» **Problem details**
Set the following entries down again exactly, line by line.

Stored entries
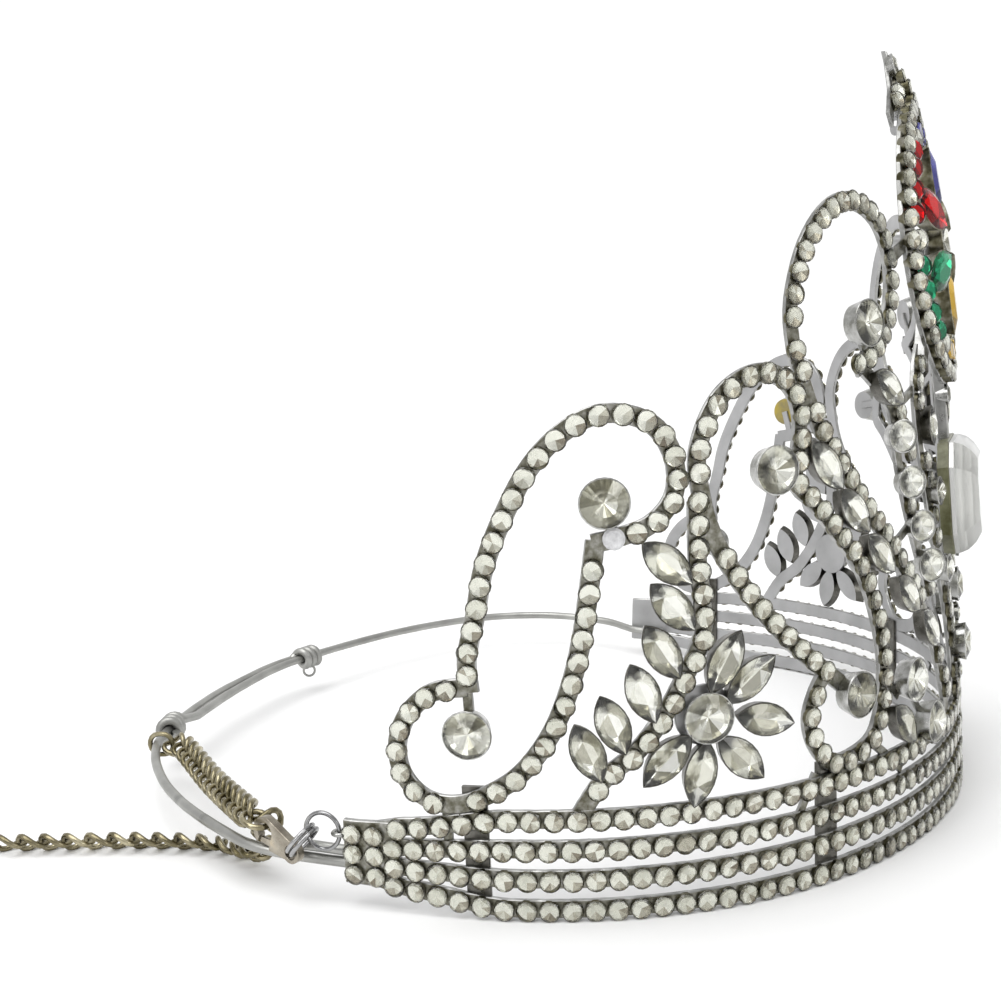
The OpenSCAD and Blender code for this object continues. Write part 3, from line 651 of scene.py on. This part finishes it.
def round_stone(stones, cups, seat, d, cup, tilt=2.0, tones=(0, 1), back=1):
    take(seat, [(0, 0, d / 2)])
    bezel(cups, seat, round_outline(d, 24), -0.5, cup + SEAT + 0.1, back=back)
    gem(stones, seat.tilted(tilt), round_outline(d, 24), cup + SEAT, d * 0.14, d * 0.2, table=0.5,
        lively=tones)


def marquise_stone(stones, cups, seat, length, width, cup):
    spots = ((-0.34, 0.28), (-0.17, 0.45), (0, 0.5), (0.17, 0.45), (0.34, 0.28))
    take(seat, [(x * length, 0, r * width) for x, r in spots])
    bezel(cups, seat, marquise_outline(length, width, 24), -0.5, cup + SEAT + 0.05, taper=0.86)
    gem(stones, seat, marquise_outline(length, width, 20), cup + SEAT, width * 0.13, width * 0.14,
        table=0.55, ridge=length * 0.2, spread=35)


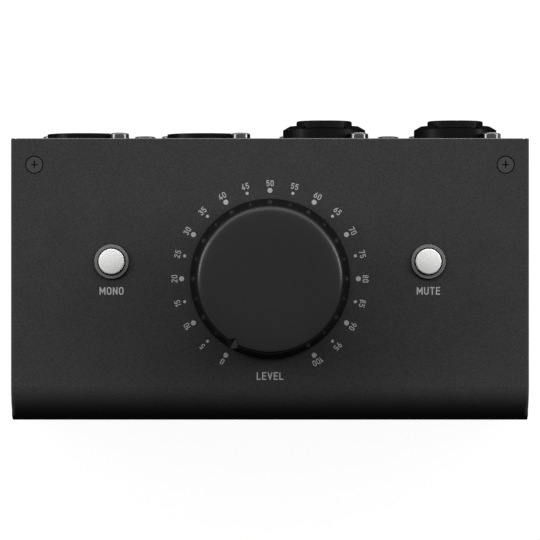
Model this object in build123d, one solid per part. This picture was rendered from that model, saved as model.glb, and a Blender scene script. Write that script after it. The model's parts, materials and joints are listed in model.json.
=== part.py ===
"""Desktop studio monitor controller: a folded sheet steel box with one large level knob and two
latching push buttons on top, two male XLR outputs and two combined XLR / 6.35 mm jack inputs at the
rear. Millimetres, +X right, +Y to the rear, +Z up. The origin is on the resting plane, under the
middle of the whole object, connectors included."""

import os
from math import cos, radians, sin, sqrt, tan

from build123d import *

# ---------------------------------------------------------------- casing
WIDTH = 145.0
TOP_DEPTH = 79.15  # front wall to the cover's rear edge
BODY_HEIGHT = 44.5  # underside of the base plate to the top face
SHEET = 1.0
FRONT_BEND_INNER_R = 8.65
SIDE_BEND_INNER_R = 0.2
REAR_EDGE_R = 0.3  # broken edge along the cover's rear
FRONT_CORNER_DROP = 4.5  # below the top, where the front corners turn square
RELIEF_FROM_SIDE = 0.95  # bend relief notch at each rear corner of the top
RELIEF_WIDTH = 0.75
RELIEF_DEPTH = 0.42
FRONT_FLANGE_DEPTH = 9.0  # cover flange that lies on the base plate
FRONT_FLANGE_END = 14.0  # from each side of the cover
PLATE_INSET = 0.15  # base plate behind the cover's outside
PANEL_RECESS = 0.2  # rear panel in from the cover's rear edge
SIDE_GAP = 0.3  # tray to the cover's side walls
LIP_DEPTH = 12.0  # tray lip under the cover's top
TRAY_BEND_R = 0.9
SIDE_FLANGE_HEIGHT = 8.0
SIDE_FLANGE_END = 14.0  # from the cover's front and from the rear panel
FOOT_HEIGHT = 2.5
FOOT_R = 5.0
FOOT_EDGE_R = 0.6
FOOT_FROM_SIDE = 14.5
FOOT_FROM_END = 13.0

# ---------------------------------------------------------------- screws, nuts and posts
CROSS_SHARE = 0.58  # driver's cross to the head's radius
CROSS_ARM_SHARE = 0.17  # half an arm's width to the cross's reach
CROSS_TIP_SHARE = 0.35  # reach at the bottom of the cross
CROSS_DEPTH_SHARE = 0.6  # to the head's height
HEAD_DOME_SHARE = 0.16  # crown and rounded rim of a pan head, each to the head's height
THREAD_GAP = 0.04  # radial, screw to its threaded hole
HOLE_GAP = 0.2  # radial, screw to a through hole
COVER_SCREW_R = 1.25
COVER_HEAD_R = 2.24
COVER_HEAD_EDGE = 0.35  # upright edge of the head, above its cone
COVER_HEAD_GAP = 0.28  # radial, open ring round that edge
COVER_HEAD_SINK = 0.08  # head below the panel's face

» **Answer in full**
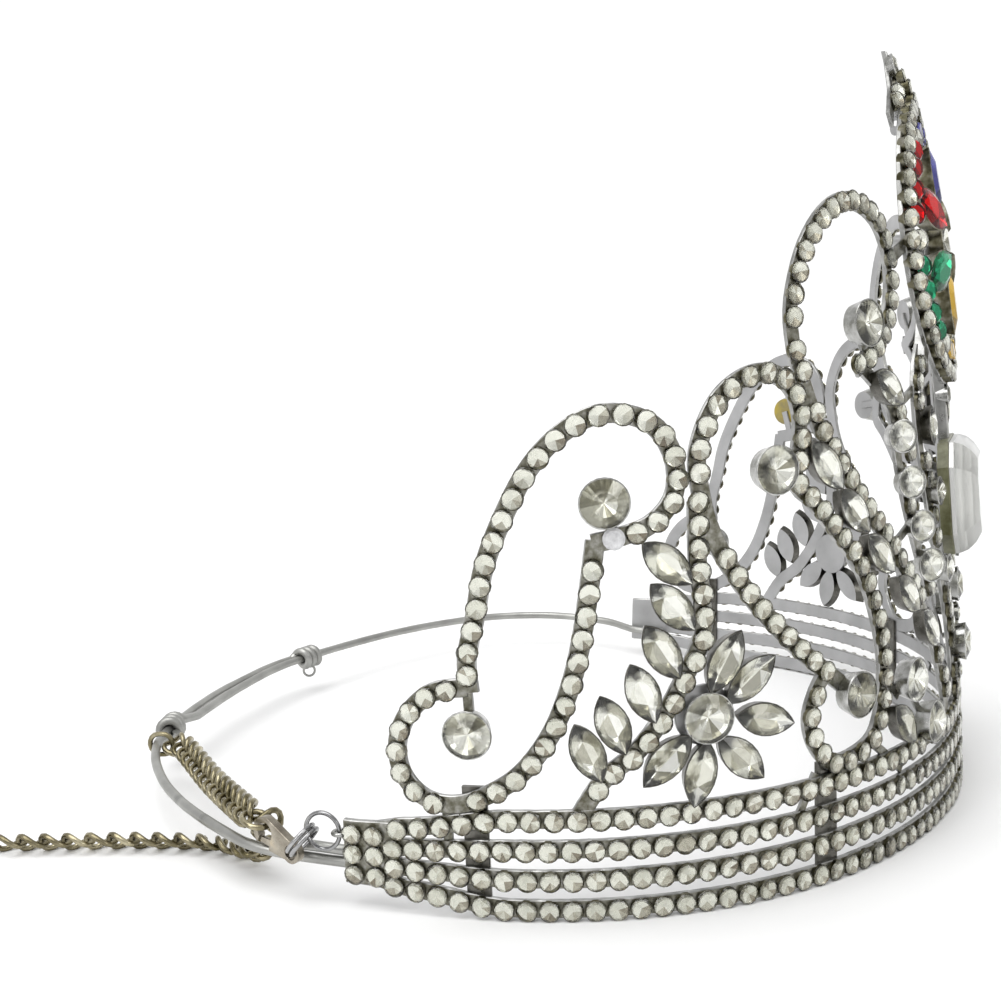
The OpenSCAD and Blender code for this object continues. Write part 3, from line 651 of scene.py on. This part finishes it.
def round_stone(stones, cups, seat, d, cup, tilt=2.0, tones=(0, 1), back=1):
    take(seat, [(0, 0, d / 2)])
    bezel(cups, seat, round_outline(d, 24), -0.5, cup + SEAT + 0.1, back=back)
    gem(stones, seat.tilted(tilt), round_outline(d, 24), cup + SEAT, d * 0.14, d * 0.2, table=0.5,
        lively=tones)


def marquise_stone(stones, cups, seat, length, width, cup):
    spots = ((-0.34, 0.28), (-0.17, 0.45), (0, 0.5), (0.17, 0.45), (0.34, 0.28))
    take(seat, [(x * length, 0, r * width) for x, r in spots])
    bezel(cups, seat, marquise_outline(length, width, 24), -0.5, cup + SEAT + 0.05, taper=0.86)
    gem(stones, seat, marquise_outline(length, width, 20), cup + SEAT, width * 0.13, width * 0.14,
        table=0.55, ridge=length * 0.2, spread=35)


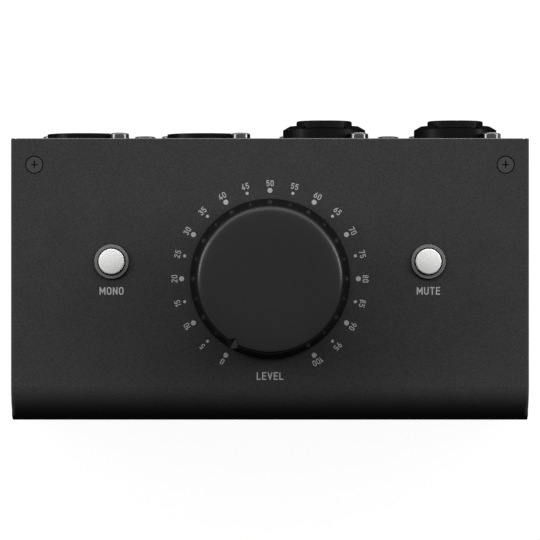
Model this object in build123d, one solid per part. This picture was rendered from that model, saved as model.glb, and a Blender scene script. Write that script after it. The model's parts, materials and joints are listed in model.json.
=== part.py ===
"""Desktop studio monitor controller: a folded sheet steel box with one large level knob and two
latching push buttons on top, two male XLR outputs and two combined XLR / 6.35 mm jack inputs at the
rear. Millimetres, +X right, +Y to the rear, +Z up. The origin is on the resting plane, under the
middle of the whole object, connectors included."""

import os
from math import cos, radians, sin, sqrt, tan

from build123d import *

# ---------------------------------------------------------------- casing
WIDTH = 145.0
TOP_DEPTH = 79.15  # front wall to the cover's rear edge
BODY_HEIGHT = 44.5  # underside of the base plate to the top face
SHEET = 1.0
FRONT_BEND_INNER_R = 8.65
SIDE_BEND_INNER_R = 0.2
REAR_EDGE_R = 0.3  # broken edge along the cover's rear
FRONT_CORNER_DROP = 4.5  # below the top, where the front corners turn square
RELIEF_FROM_SIDE = 0.95  # bend relief notch at each rear corner of the top
RELIEF_WIDTH = 0.75
RELIEF_DEPTH = 0.42
FRONT_FLANGE_DEPTH = 9.0  # cover flange that lies on the base plate
FRONT_FLANGE_END = 14.0  # from each side of the cover
PLATE_INSET = 0.15  # base plate behind the cover's outside
PANEL_RECESS = 0.2  # rear panel in from the cover's rear edge
SIDE_GAP = 0.3  # tray to the cover's side walls
LIP_DEPTH = 12.0  # tray lip under the cover's top
TRAY_BEND_R = 0.9
SIDE_FLANGE_HEIGHT = 8.0
SIDE_FLANGE_END = 14.0  # from the cover's front and from the rear panel
FOOT_HEIGHT = 2.5
FOOT_R = 5.0
FOOT_EDGE_R = 0.6
FOOT_FROM_SIDE = 14.5
FOOT_FROM_END = 13.0

# ---------------------------------------------------------------- screws, nuts and posts
CROSS_SHARE = 0.58  # driver's cross to the head's radius
CROSS_ARM_SHARE = 0.17  # half an arm's width to the cross's reach
CROSS_TIP_SHARE = 0.35  # reach at the bottom of the cross
CROSS_DEPTH_SHARE = 0.6  # to the head's height
HEAD_DOME_SHARE = 0.16  # crown and rounded rim of a pan head, each to the head's height
THREAD_GAP = 0.04  # radial, screw to its threaded hole
HOLE_GAP = 0.2  # radial, screw to a through hole
COVER_SCREW_R = 1.25
COVER_HEAD_R = 2.24
COVER_HEAD_EDGE = 0.35  # upright edge of the head, above its cone
COVER_HEAD_GAP = 0.28  # radial, open ring round that edge
COVER_HEAD_SINK = 0.08  # head below the panel's face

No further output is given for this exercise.